-- The input --
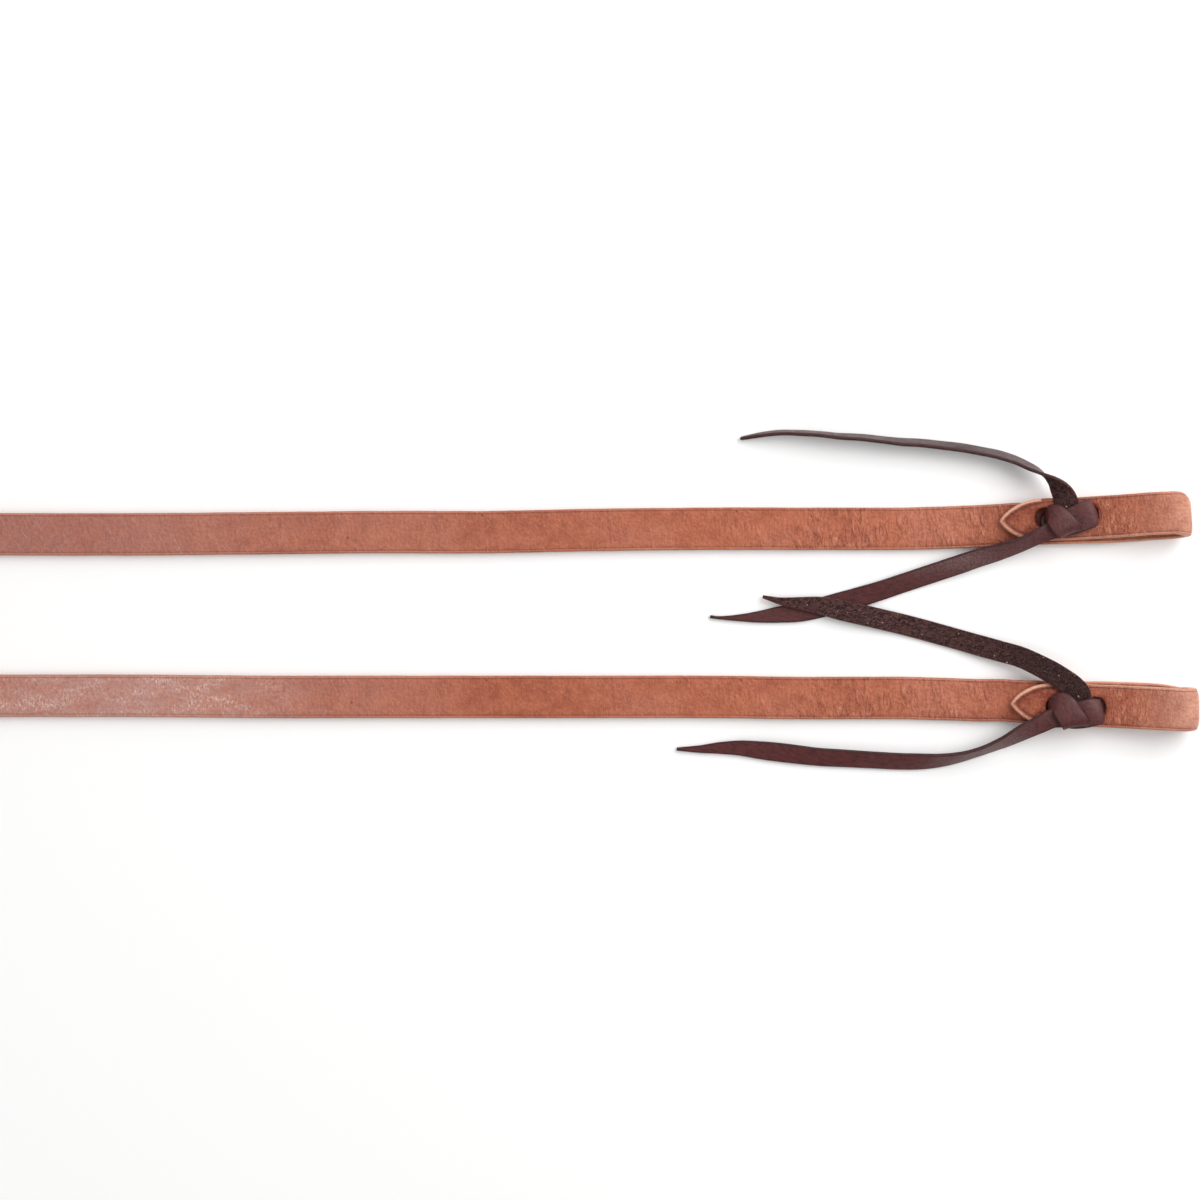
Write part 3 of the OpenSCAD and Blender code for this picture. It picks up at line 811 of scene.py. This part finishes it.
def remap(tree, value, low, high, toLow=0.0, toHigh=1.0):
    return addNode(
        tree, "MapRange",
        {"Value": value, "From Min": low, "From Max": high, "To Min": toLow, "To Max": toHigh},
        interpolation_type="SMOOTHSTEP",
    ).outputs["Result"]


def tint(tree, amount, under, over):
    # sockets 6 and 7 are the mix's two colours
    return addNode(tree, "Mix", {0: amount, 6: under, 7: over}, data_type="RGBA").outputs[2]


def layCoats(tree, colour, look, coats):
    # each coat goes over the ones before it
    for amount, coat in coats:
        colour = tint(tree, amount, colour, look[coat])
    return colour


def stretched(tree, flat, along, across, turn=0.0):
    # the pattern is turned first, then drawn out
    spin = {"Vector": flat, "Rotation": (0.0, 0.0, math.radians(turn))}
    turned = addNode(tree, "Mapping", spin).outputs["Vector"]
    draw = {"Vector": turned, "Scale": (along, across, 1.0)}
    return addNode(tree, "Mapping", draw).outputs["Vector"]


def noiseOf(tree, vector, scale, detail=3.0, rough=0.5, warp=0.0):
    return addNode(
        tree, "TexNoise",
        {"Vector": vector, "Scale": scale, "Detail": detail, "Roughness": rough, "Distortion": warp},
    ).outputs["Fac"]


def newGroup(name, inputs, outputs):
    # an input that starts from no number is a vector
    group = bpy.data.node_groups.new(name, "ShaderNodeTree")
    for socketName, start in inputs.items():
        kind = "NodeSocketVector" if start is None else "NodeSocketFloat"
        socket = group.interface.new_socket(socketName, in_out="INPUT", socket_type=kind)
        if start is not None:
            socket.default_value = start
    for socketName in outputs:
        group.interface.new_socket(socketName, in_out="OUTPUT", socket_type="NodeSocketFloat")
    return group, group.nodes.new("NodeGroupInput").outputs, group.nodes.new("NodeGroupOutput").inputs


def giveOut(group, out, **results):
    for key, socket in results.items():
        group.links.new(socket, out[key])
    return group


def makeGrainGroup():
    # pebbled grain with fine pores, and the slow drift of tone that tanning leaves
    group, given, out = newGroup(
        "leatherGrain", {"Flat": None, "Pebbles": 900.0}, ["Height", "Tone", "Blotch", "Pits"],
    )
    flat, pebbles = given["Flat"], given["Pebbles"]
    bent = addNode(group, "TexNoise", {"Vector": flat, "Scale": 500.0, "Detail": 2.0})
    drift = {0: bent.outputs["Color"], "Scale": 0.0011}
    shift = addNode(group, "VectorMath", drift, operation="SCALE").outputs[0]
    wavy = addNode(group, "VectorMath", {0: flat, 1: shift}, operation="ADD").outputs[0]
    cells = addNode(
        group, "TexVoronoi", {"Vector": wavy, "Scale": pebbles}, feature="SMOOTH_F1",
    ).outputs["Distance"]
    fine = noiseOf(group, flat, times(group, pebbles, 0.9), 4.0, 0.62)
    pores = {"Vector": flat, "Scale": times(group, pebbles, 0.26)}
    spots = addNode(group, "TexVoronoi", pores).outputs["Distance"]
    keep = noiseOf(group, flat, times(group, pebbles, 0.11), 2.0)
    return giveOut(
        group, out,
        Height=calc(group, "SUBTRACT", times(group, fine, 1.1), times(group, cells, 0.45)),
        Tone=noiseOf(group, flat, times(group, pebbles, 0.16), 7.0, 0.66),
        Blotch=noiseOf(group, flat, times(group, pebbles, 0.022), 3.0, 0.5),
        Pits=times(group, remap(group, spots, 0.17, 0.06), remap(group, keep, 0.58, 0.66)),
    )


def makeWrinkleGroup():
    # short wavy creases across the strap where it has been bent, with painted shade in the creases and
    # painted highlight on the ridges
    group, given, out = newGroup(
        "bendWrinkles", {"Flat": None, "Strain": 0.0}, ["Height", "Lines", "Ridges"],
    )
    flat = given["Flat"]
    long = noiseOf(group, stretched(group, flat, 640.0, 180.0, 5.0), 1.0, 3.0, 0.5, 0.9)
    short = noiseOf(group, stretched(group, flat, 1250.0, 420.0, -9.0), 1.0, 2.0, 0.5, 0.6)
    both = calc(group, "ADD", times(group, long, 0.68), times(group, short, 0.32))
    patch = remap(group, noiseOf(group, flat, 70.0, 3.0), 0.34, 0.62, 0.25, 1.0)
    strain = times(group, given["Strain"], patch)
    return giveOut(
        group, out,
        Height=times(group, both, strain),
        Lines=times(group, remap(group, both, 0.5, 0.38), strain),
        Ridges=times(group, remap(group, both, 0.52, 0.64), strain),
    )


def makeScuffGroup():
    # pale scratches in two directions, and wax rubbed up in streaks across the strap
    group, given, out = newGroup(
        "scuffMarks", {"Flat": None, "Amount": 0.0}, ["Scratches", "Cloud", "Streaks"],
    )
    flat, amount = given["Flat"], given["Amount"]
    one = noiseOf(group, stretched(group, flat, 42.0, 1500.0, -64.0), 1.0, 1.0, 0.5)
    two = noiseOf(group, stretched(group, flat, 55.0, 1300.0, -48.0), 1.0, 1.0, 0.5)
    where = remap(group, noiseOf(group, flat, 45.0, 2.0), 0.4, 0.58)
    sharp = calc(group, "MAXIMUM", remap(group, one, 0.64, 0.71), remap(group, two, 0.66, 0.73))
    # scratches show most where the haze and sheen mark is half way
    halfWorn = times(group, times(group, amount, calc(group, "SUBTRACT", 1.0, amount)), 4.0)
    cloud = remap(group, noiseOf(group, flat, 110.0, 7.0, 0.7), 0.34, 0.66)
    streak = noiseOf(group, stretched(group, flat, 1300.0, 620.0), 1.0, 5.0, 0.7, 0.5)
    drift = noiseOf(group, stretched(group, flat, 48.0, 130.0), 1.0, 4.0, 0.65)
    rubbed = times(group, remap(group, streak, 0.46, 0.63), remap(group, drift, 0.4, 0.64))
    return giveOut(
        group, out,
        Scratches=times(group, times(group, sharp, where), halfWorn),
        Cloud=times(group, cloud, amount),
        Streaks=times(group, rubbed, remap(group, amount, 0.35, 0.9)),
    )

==

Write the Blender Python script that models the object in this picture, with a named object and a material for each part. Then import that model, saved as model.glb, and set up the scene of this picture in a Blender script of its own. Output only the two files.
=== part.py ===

* * *

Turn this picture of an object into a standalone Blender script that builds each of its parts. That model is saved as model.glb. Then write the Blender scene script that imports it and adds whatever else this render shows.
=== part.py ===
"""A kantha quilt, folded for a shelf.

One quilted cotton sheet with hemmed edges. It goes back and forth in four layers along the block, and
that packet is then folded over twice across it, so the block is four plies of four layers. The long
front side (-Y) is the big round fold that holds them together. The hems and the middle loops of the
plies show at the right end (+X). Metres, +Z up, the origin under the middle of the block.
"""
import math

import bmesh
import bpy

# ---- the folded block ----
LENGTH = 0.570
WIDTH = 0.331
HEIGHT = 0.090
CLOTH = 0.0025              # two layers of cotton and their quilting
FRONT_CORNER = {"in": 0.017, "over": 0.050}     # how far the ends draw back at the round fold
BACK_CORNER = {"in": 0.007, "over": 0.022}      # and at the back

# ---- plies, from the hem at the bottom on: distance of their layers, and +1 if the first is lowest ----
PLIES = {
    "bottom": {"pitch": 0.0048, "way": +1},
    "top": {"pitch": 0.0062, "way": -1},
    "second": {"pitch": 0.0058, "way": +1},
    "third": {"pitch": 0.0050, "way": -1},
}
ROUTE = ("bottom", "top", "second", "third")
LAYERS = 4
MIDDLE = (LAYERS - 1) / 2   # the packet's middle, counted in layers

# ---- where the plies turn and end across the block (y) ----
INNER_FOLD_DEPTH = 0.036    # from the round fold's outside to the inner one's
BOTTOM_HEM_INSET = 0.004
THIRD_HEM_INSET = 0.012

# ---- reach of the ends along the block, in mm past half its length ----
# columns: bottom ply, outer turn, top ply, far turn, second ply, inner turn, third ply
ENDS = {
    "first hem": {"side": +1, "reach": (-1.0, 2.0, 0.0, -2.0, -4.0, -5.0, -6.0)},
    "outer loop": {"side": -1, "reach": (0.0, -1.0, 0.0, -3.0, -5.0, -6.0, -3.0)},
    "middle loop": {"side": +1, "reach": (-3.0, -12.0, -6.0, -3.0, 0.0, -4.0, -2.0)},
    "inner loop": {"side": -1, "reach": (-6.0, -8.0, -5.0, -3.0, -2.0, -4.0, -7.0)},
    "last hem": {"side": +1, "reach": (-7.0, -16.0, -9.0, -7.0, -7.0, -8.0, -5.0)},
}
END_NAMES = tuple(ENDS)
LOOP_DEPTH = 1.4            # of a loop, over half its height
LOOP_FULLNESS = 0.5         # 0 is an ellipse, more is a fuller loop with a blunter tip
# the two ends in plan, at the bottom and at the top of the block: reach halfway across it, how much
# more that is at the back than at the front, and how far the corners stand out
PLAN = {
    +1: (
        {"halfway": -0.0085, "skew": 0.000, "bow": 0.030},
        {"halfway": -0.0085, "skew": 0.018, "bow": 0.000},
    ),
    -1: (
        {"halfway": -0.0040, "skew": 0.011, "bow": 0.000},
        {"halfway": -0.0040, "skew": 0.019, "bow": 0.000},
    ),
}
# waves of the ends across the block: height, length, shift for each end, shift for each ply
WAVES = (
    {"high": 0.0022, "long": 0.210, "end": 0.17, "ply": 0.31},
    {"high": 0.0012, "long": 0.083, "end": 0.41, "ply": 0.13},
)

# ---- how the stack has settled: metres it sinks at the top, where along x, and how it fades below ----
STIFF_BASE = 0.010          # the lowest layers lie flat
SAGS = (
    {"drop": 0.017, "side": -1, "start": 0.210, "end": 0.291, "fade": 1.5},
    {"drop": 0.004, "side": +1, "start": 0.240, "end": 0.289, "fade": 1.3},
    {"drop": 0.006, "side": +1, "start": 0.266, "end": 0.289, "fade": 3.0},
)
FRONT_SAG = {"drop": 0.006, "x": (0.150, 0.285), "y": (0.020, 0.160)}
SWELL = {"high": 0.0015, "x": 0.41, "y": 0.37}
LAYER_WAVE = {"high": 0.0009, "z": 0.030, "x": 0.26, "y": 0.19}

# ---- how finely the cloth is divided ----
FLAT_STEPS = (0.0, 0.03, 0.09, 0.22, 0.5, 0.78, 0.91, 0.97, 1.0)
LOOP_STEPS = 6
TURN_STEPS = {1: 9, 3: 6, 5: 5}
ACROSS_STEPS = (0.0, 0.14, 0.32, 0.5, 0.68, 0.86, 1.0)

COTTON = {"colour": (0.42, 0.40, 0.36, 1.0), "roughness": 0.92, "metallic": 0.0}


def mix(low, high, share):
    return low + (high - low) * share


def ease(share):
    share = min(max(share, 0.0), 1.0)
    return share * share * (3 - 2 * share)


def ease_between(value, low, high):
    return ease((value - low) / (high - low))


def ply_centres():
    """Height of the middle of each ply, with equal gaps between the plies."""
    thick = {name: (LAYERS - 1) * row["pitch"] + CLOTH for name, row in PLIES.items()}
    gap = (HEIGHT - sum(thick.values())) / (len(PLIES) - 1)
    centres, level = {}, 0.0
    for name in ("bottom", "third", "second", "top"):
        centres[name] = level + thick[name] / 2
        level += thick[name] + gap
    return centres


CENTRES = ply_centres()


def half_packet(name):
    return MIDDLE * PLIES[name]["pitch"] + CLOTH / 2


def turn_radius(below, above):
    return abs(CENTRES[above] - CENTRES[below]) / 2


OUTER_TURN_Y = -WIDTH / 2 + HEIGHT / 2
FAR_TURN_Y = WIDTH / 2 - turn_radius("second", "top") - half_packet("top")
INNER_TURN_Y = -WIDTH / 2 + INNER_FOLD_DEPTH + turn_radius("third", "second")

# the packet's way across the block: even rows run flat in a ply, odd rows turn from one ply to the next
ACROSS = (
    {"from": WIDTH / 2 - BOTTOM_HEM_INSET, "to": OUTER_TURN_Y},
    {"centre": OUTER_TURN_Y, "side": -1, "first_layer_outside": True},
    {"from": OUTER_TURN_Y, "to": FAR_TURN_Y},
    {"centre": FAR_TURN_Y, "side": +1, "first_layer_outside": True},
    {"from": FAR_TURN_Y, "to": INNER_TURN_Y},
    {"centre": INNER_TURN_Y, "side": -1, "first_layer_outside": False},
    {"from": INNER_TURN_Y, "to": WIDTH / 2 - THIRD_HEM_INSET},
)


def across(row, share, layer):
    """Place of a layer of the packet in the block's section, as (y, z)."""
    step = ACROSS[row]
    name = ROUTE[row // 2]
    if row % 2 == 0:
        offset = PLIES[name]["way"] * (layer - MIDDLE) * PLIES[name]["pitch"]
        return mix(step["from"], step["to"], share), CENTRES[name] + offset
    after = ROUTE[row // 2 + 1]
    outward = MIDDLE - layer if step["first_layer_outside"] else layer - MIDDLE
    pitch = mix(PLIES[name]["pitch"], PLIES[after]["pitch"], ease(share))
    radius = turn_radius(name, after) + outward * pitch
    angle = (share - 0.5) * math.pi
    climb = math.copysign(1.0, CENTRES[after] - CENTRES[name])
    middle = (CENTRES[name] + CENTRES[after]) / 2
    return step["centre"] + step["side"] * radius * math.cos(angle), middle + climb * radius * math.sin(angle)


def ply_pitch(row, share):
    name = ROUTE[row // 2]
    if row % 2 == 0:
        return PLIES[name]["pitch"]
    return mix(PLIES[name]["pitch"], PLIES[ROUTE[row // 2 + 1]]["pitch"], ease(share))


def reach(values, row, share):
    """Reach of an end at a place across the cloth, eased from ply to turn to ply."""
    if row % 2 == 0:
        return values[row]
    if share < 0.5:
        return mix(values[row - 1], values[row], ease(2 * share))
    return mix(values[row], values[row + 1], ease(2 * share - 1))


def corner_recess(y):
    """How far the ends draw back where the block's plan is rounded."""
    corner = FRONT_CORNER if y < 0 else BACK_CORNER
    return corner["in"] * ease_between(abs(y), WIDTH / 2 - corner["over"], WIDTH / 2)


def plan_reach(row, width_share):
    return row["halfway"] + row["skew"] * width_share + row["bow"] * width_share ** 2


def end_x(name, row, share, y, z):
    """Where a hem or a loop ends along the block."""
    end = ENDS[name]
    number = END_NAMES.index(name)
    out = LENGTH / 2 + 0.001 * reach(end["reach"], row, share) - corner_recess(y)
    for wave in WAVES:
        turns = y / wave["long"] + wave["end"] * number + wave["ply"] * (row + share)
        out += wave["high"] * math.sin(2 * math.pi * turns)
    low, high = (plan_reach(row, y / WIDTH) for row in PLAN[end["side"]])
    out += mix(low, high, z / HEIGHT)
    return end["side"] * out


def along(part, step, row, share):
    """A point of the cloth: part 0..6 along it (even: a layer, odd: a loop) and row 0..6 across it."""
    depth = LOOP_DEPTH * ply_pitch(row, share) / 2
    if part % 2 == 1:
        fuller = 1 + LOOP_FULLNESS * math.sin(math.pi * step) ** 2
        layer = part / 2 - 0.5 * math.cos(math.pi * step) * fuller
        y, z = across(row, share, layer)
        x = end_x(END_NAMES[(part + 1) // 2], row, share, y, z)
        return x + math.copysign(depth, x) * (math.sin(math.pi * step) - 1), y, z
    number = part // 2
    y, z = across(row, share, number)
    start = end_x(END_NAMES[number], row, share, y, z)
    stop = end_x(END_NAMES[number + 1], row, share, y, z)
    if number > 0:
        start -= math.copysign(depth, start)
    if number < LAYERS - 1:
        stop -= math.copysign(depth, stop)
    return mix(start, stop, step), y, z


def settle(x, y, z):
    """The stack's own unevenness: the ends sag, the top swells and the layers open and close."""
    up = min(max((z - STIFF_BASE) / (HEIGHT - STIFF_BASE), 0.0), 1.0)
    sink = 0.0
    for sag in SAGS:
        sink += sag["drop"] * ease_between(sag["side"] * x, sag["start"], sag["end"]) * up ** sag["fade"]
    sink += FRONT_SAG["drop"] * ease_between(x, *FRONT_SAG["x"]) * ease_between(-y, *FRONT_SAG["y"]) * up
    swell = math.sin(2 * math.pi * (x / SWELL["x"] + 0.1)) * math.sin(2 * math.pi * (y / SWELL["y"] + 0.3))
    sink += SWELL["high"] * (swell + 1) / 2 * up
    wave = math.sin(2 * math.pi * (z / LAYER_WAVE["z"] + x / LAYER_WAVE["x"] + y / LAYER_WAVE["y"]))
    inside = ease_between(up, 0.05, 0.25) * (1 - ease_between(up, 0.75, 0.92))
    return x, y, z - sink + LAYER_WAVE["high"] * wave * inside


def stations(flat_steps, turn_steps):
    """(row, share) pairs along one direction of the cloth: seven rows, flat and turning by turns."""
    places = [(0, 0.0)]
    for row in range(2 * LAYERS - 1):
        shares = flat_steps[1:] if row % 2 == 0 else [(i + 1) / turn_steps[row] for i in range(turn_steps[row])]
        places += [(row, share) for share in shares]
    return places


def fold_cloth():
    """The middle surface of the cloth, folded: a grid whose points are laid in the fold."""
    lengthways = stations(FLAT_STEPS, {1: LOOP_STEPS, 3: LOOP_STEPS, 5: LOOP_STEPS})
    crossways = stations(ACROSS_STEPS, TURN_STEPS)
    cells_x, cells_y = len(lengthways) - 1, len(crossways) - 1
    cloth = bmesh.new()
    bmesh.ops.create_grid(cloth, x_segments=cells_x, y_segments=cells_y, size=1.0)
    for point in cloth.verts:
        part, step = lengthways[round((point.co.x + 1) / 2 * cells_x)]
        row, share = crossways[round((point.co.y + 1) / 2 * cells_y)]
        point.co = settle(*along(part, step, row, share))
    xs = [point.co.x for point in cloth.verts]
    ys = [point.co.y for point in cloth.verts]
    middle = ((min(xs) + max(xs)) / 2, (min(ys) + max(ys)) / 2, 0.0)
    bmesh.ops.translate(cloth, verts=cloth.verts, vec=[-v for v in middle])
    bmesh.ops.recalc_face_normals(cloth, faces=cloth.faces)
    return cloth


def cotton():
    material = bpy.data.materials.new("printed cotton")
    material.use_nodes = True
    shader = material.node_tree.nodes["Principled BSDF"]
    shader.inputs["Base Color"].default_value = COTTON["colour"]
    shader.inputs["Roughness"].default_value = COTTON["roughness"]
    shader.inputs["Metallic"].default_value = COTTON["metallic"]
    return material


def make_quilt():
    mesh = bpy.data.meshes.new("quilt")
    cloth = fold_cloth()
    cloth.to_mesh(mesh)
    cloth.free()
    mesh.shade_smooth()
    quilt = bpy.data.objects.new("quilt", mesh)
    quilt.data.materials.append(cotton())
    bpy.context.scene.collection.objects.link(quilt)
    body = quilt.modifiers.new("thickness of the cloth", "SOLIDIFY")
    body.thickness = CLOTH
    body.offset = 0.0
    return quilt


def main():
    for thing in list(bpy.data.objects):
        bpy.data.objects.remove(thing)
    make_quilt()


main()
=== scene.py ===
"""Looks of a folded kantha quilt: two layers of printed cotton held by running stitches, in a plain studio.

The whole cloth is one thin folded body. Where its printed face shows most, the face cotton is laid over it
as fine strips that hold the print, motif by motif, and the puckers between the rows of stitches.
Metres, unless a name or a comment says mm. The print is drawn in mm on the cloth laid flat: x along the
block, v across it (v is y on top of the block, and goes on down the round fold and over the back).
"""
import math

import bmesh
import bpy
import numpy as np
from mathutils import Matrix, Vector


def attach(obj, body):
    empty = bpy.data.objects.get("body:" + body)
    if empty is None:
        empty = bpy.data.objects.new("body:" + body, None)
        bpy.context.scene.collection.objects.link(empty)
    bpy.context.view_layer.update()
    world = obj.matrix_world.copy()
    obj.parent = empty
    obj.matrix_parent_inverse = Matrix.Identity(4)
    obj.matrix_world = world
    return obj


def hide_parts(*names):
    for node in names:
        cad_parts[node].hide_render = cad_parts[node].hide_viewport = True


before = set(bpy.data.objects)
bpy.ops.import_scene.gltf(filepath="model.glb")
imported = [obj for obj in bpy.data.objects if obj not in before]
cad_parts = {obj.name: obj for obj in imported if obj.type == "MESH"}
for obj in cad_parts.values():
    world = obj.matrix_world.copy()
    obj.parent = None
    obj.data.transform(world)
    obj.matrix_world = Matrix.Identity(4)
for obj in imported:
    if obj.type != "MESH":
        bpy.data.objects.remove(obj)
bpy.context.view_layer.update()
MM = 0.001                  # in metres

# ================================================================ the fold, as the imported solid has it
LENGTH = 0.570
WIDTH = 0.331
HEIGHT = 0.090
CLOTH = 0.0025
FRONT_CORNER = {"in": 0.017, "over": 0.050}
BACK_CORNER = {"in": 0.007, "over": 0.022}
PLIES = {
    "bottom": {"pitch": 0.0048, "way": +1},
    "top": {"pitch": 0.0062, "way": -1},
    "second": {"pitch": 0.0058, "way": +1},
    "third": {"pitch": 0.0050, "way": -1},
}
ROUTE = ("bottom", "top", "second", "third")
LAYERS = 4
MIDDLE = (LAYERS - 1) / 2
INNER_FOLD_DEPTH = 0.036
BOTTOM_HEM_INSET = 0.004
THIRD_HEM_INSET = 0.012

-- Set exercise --
How many of the lines above include the string "context"? Answer with the number only.

-- Answer to the problem --
4